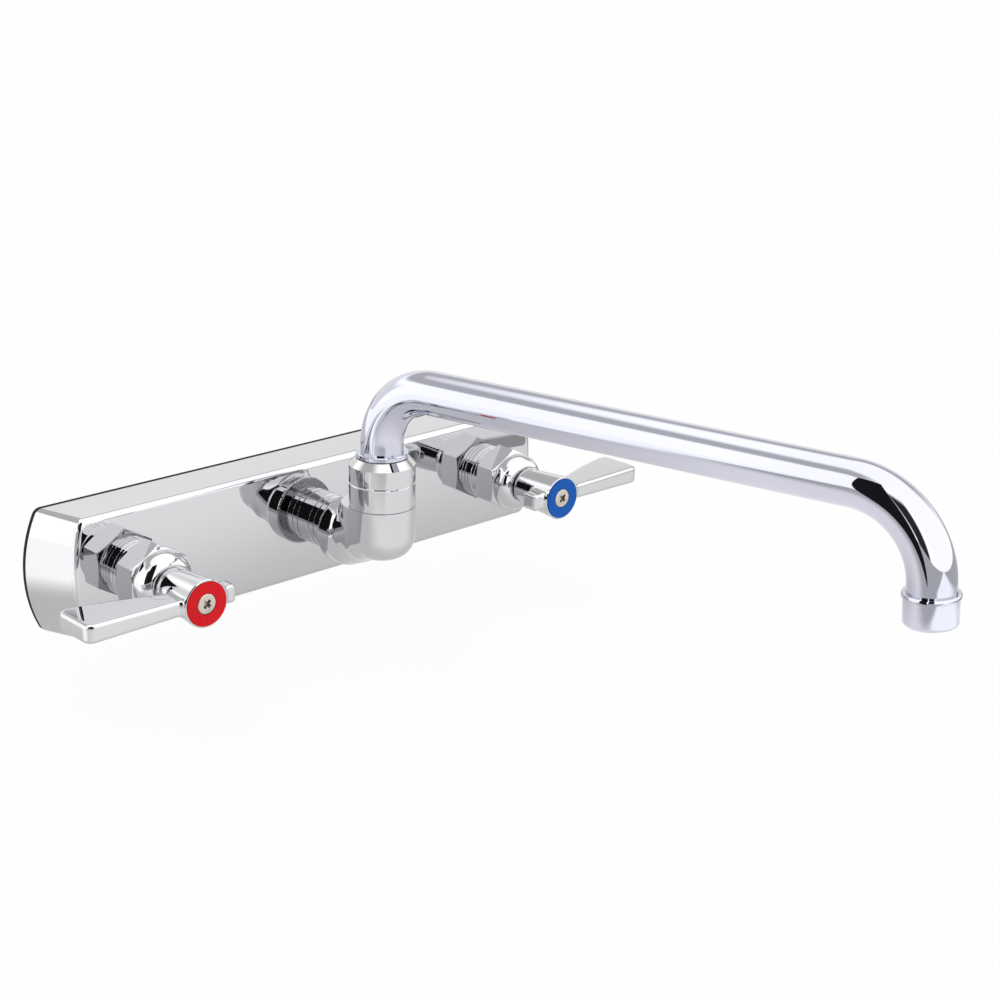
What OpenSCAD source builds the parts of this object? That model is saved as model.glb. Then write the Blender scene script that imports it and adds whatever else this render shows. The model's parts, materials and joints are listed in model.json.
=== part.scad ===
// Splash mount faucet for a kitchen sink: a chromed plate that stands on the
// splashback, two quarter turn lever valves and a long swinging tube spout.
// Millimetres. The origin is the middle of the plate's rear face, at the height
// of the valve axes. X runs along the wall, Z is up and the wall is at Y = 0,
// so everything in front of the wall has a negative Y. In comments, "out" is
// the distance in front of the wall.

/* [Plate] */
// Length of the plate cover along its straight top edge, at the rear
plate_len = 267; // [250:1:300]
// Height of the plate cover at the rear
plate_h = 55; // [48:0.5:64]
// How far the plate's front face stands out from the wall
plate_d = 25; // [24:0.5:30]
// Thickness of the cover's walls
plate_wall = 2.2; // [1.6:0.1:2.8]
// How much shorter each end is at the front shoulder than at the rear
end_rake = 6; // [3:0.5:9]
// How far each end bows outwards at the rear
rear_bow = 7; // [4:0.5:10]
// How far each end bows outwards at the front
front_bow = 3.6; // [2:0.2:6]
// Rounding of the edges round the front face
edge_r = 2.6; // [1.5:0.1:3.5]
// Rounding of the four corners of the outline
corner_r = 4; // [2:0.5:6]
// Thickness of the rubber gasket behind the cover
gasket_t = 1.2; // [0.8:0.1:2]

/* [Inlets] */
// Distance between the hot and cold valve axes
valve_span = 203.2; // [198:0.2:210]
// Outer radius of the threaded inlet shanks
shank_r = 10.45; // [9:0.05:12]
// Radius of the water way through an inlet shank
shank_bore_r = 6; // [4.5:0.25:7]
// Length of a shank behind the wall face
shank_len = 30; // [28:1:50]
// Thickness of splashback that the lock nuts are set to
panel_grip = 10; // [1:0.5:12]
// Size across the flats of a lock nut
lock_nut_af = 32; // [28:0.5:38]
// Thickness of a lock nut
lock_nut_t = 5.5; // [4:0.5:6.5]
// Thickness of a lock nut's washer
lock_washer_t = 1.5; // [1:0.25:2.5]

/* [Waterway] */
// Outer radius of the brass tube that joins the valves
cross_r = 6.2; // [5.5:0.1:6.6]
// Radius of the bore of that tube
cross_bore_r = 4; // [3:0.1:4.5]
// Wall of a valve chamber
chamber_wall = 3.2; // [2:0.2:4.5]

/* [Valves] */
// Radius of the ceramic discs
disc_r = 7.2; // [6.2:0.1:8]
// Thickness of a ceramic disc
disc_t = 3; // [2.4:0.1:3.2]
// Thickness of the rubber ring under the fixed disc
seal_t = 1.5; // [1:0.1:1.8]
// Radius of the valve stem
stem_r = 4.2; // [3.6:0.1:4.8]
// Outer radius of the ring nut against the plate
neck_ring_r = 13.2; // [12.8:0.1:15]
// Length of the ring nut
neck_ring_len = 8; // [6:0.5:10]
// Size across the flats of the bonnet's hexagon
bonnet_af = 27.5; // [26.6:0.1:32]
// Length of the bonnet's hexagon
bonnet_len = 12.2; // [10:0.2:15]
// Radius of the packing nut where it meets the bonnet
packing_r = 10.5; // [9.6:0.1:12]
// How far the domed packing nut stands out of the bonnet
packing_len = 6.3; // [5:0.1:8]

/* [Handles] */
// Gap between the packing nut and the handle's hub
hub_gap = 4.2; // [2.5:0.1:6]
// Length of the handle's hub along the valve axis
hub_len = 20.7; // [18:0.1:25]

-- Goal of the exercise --
Copy the material above, line for line.

-- Task answer --
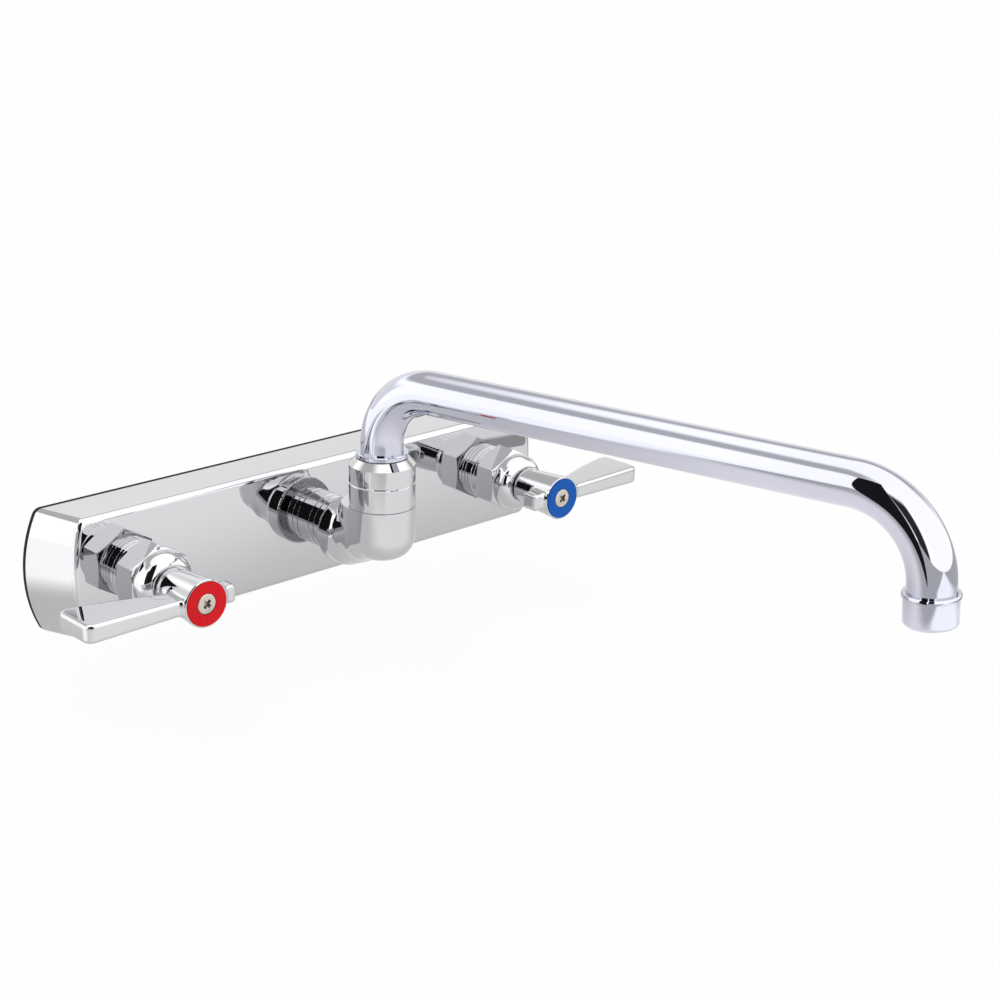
What OpenSCAD source builds the parts of this object? That model is saved as model.glb. Then write the Blender scene script that imports it and adds whatever else this render shows. The model's parts, materials and joints are listed in model.json.
=== part.scad ===
// Splash mount faucet for a kitchen sink: a chromed plate that stands on the
// splashback, two quarter turn lever valves and a long swinging tube spout.
// Millimetres. The origin is the middle of the plate's rear face, at the height
// of the valve axes. X runs along the wall, Z is up and the wall is at Y = 0,
// so everything in front of the wall has a negative Y. In comments, "out" is
// the distance in front of the wall.

/* [Plate] */
// Length of the plate cover along its straight top edge, at the rear
plate_len = 267; // [250:1:300]
// Height of the plate cover at the rear
plate_h = 55; // [48:0.5:64]
// How far the plate's front face stands out from the wall
plate_d = 25; // [24:0.5:30]
// Thickness of the cover's walls
plate_wall = 2.2; // [1.6:0.1:2.8]
// How much shorter each end is at the front shoulder than at the rear
end_rake = 6; // [3:0.5:9]
// How far each end bows outwards at the rear
rear_bow = 7; // [4:0.5:10]
// How far each end bows outwards at the front
front_bow = 3.6; // [2:0.2:6]
// Rounding of the edges round the front face
edge_r = 2.6; // [1.5:0.1:3.5]
// Rounding of the four corners of the outline
corner_r = 4; // [2:0.5:6]
// Thickness of the rubber gasket behind the cover
gasket_t = 1.2; // [0.8:0.1:2]

/* [Inlets] */
// Distance between the hot and cold valve axes
valve_span = 203.2; // [198:0.2:210]
// Outer radius of the threaded inlet shanks
shank_r = 10.45; // [9:0.05:12]
// Radius of the water way through an inlet shank
shank_bore_r = 6; // [4.5:0.25:7]
// Length of a shank behind the wall face
shank_len = 30; // [28:1:50]
// Thickness of splashback that the lock nuts are set to
panel_grip = 10; // [1:0.5:12]
// Size across the flats of a lock nut
lock_nut_af = 32; // [28:0.5:38]
// Thickness of a lock nut
lock_nut_t = 5.5; // [4:0.5:6.5]
// Thickness of a lock nut's washer
lock_washer_t = 1.5; // [1:0.25:2.5]

/* [Waterway] */
// Outer radius of the brass tube that joins the valves
cross_r = 6.2; // [5.5:0.1:6.6]
// Radius of the bore of that tube
cross_bore_r = 4; // [3:0.1:4.5]
// Wall of a valve chamber
chamber_wall = 3.2; // [2:0.2:4.5]

/* [Valves] */
// Radius of the ceramic discs
disc_r = 7.2; // [6.2:0.1:8]
// Thickness of a ceramic disc
disc_t = 3; // [2.4:0.1:3.2]
// Thickness of the rubber ring under the fixed disc
seal_t = 1.5; // [1:0.1:1.8]
// Radius of the valve stem
stem_r = 4.2; // [3.6:0.1:4.8]
// Outer radius of the ring nut against the plate
neck_ring_r = 13.2; // [12.8:0.1:15]
// Length of the ring nut
neck_ring_len = 8; // [6:0.5:10]
// Size across the flats of the bonnet's hexagon
bonnet_af = 27.5; // [26.6:0.1:32]
// Length of the bonnet's hexagon
bonnet_len = 12.2; // [10:0.2:15]
// Radius of the packing nut where it meets the bonnet
packing_r = 10.5; // [9.6:0.1:12]
// How far the domed packing nut stands out of the bonnet
packing_len = 6.3; // [5:0.1:8]

/* [Handles] */
// Gap between the packing nut and the handle's hub
hub_gap = 4.2; // [2.5:0.1:6]
// Length of the handle's hub along the valve axis
hub_len = 20.7; // [18:0.1:25]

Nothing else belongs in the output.